Listen, kiddies: In 1969, there were no cell phones, laptops, digital camera, DVDs, hybrid cars. There was no email, Google, GPS, global warming. (There was no #MeToo movement, either, which helps explain how the fictional Brooklyn bus driver, Kramden, got away with regularly threatening to send his wife into orbit.)

Anyway, I was there, vicariously taking in another startling happening during that remarkable year when the Amazin’ Mets won the World Series and almost a half-million of my generation went to Woodstock, even as relentless bad news wouldn’t go away. The Vietnam War. Student protests. Chappaquiddick. The Manson family murders. Civil rights unrest.

I was 22, a couple months out of college. The operative counsel among my age group was not to trust anyone over 30. We grew our hair and wore terribly gaudy clothes. (Bellbottoms!) There was reason to wonder if the country was coming completely apart along generational and racial lines. (Hmmm.)

Still, I don’t recall being especially pessimistic about the future, and possibly the Apollo 11 story had something to do with that—an awesome development long before the word “awesome” came to be such a threadbare adjective.
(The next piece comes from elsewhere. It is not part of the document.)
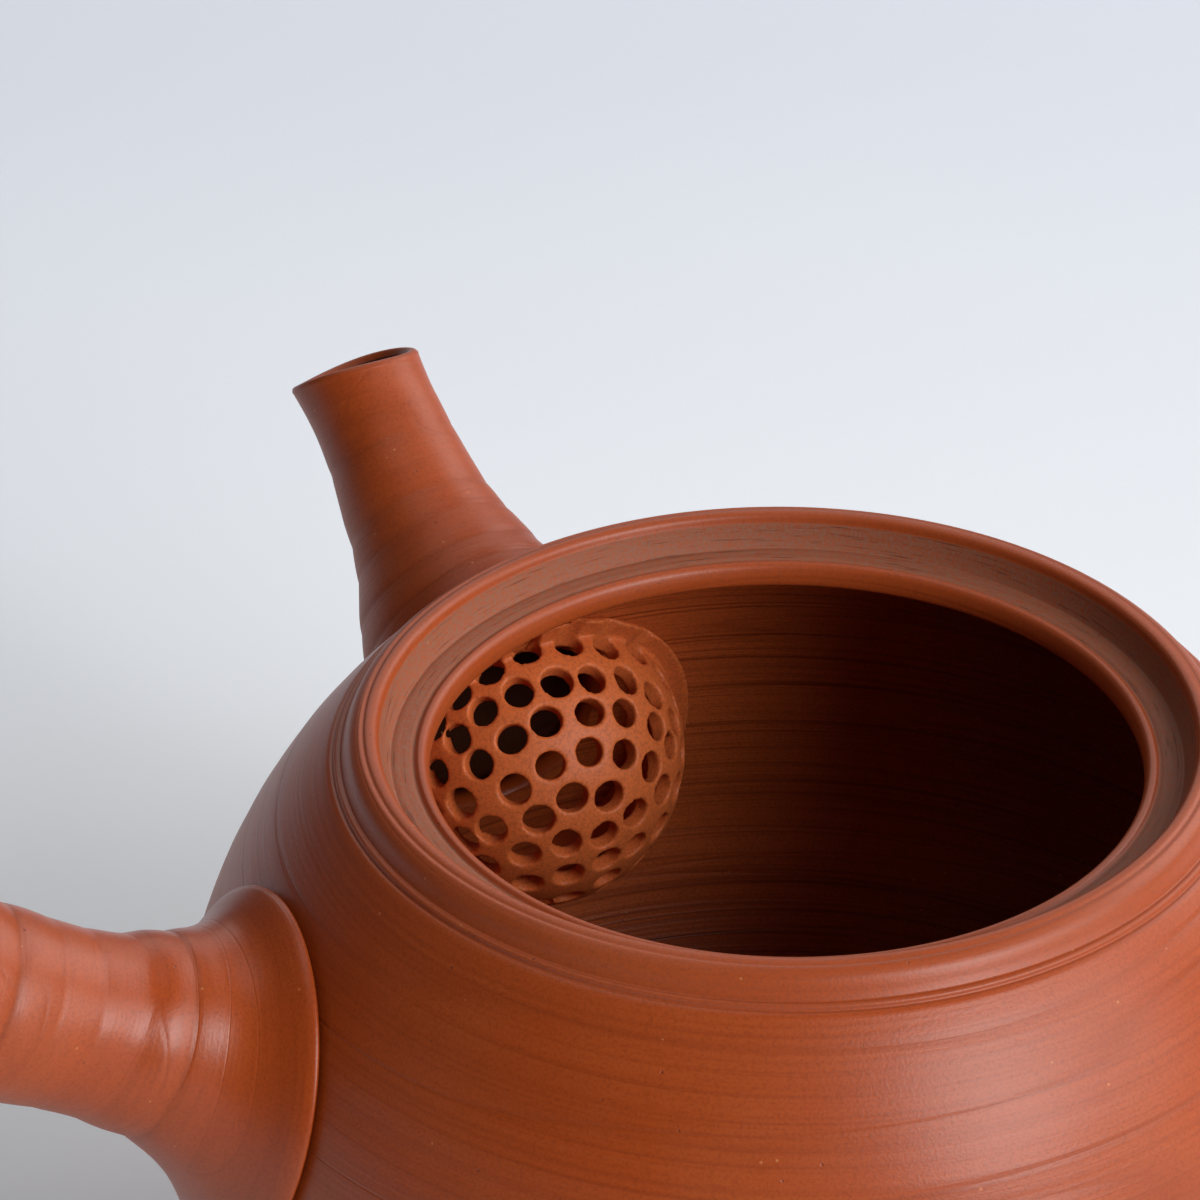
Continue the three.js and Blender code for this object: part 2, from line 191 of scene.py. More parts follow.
class StrainerSizes(bpy.types.PropertyGroup):
    """Sizes of the drilled dome"""

    radius: length("Radius", 14.6, "Outer radius of the dome")
    wall: length("Wall", 1.7, "Thickness of the dome")
    height: length("Height", 44.4, "Height of the dome's centre")
    turn: angle("Turn", -2.3, "Turn of the dome's centre from the spout, about the body")
    skew: angle("Skew", -6, "Turn of the dome's axis from straight inward")
    sink: length("Sink", 2.6, "How far the dome's centre lies inside the wall's inner face")
    hole: length("Hole radius", 1.42, "Radius of each drilled hole")
    collar: length("Collar", 1.9, "Width of the clay smeared out round the dome")
    seed: bpy.props.IntProperty(name="Seed", description="Seed for the uneven drilling", default=7)


class HandleSizes(bpy.types.PropertyGroup):
    """Sizes of the hollow handle"""

    turn: angle("Turn", 79.3, "From the spout round to the handle")
    tilt: angle("Tilt", 32.8, "Rise of the handle's axis above the horizontal")
    axis_height: length("Axis height", 16.7, "Where the handle's axis crosses the body's axis")
    length: length("Length", 54, "From the body to the far end along the axis")
    wall: length("Wall", 2.5, "Thickness of the wall")
    ring_pitch: length("Ring pitch", 6.5, "Spacing of the throwing rings")
    ring_depth: length("Ring depth", 0.14, "Height of the throwing rings")


class LidSizes(bpy.types.PropertyGroup):
    """Sizes of the lid and its knob"""

    radius: length("Radius", 33.7, "Outer radius of the lid")
    ring: length("Locating ring radius", 30.4, "Outer radius of the ring that drops into the mouth")
    ring_depth: length("Locating ring depth", 5, "Height of that ring")
    ring_wall: length("Locating ring wall", 2.4, "Thickness of that ring")
    thickness: length("Thickness", 3, "Thickness of the plate")
    crown: length("Crown", 3.4, "Rise of the plate from its edge to its middle")
    knob: length("Knob radius", 7.6, "Largest radius of the knob")
    knob_height: length("Knob height", 12.5, "Height of the knob")
    vent: length("Vent radius", 1.2, "Radius of the steam hole")
    vent_reach: length("Vent reach", 13, "From the lid's axis to the steam hole")
    turn: angle("Turn", -100, "Where the lid lies, from the spout round the body")
    reach: length("Reach", 95.7, "From the body's axis to the lid's")


class ClayLook(bpy.types.PropertyGroup):
    """Colours and finish of the clay"""

    lit: colour("Clay", "#A44312", "The clay where it is burnished")
    deep: colour("Deep clay", "#7A2E0A", "The darker streaks left by the tool")
    pale: colour("Pale clay", "#A84E22", "The paler clouds from the kiln")
    dusty: colour("Dusty clay", "#8C5A45", "The clay where the turning tool left it raw")
    # Paler than the burnished clay: partly unburnished clay, partly painted light that brightens the shaded
    # strainer and inner wall
    inner: colour("Inner clay", "#D86C32", "Strainer and inner wall, which no finger has burnished")
    torn: colour("Torn clay", "#34180D", "The short scratches in raw clay")
    # Painted shade: the colour for the bore, the floor, the foot grooves and the deep creases
    tea: colour("Painted shade", "#2A130A", "The bore, the floor and the deep creases")
    # Painted shade: the colour that darkens one side of the inside
    shaded_side: colour("Painted side shade", "#1C100B", "The darker side of the inside")
    sand: colour("Sand", "#D08A55", "The grains of sand")
    pit: colour("Pits", "#30160C", "The small pits")
    roughness: bpy.props.FloatProperty(
        name="Roughness", description="Roughness of burnished clay", default=0.38, min=0, max=1
    )


class StageLook(bpy.types.PropertyGroup):
    """Camera, paper and light"""

    distance: length("Camera distance", 518.1, "From the middle of the mouth to the camera")
    azimuth: angle("Camera azimuth", 33, "How far the camera stands round from behind the spout")
    elevation: angle("Camera elevation", 32.43, "Rise of the camera above the lip plane")
    aim_turn: angle("Aim turn", 2.11, "How far the camera turns left of the mouth")
    aim_tilt: angle("Aim tilt", 1.17, "How far the camera tilts above the mouth")
    roll: angle("Roll", -0.15, "Roll of the camera about its own axis")
    paper: colour("Paper", "#F9FCFF", "The sheet of paper under the pot")
    window: power("Window", 21.0, "Soft light from the right of the camera")
    far_window: power("Window, far side", 6.9, "The part of that window farther from the camera")
    right_wall: power("Right wall", 16.7, "Light thrown back from behind on the right")
    back_wall: power("Back wall", 7.6, "Light thrown back from behind")
    left_ceiling: power("Left ceiling", 5.2, "Light thrown down from above on the left")
    room: colour("Room", "#EEF2FA", "The pale room all round")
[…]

At the time, the equivalent hyperbolic expression—likewise so overused that it was rendered devoid of real impact—was “far out.” Except the moon landing really was far out.

I was working at the New York City offices of the United Press International wire service, mostly taking Major League baseball results by phone and re-writing game summaries. It was a Sunday. Shortly after 4:15 p.m. on July 20, the bank of teletype machines that brought in UPI dispatches began emitting alarm bells to signal major news, attracting a stampede of folks from around the building. The lunar module had landed.

At the time, though I obviously didn’t know it then, my future wife was at Newsday’s Long Island headquarters, transcribing moon musings from the newspaper’ columnists—putting her far closer than I to what several of my journalism colleagues have called the biggest story of our lifetime.

It certainly was beyond me—still is—how rocket scientists, audacious visionaries and hundreds of thousands of worker bees could fashion such a project. All the more mystifying, as I drove home from work that evening, was how the astronauts’ voices could be beamed from the moon’s surface to my car radio—but were lost as I drove from Manhattan through the Queens Midtown Tunnel. As if I suddenly were on the dark side of the moon.

I got to my rented room in time to see Neil Armstrong’s first steps around 11 p.m. On a black-and-white TV. He, and minutes later, Buzz Aldrin were alone. No Alice.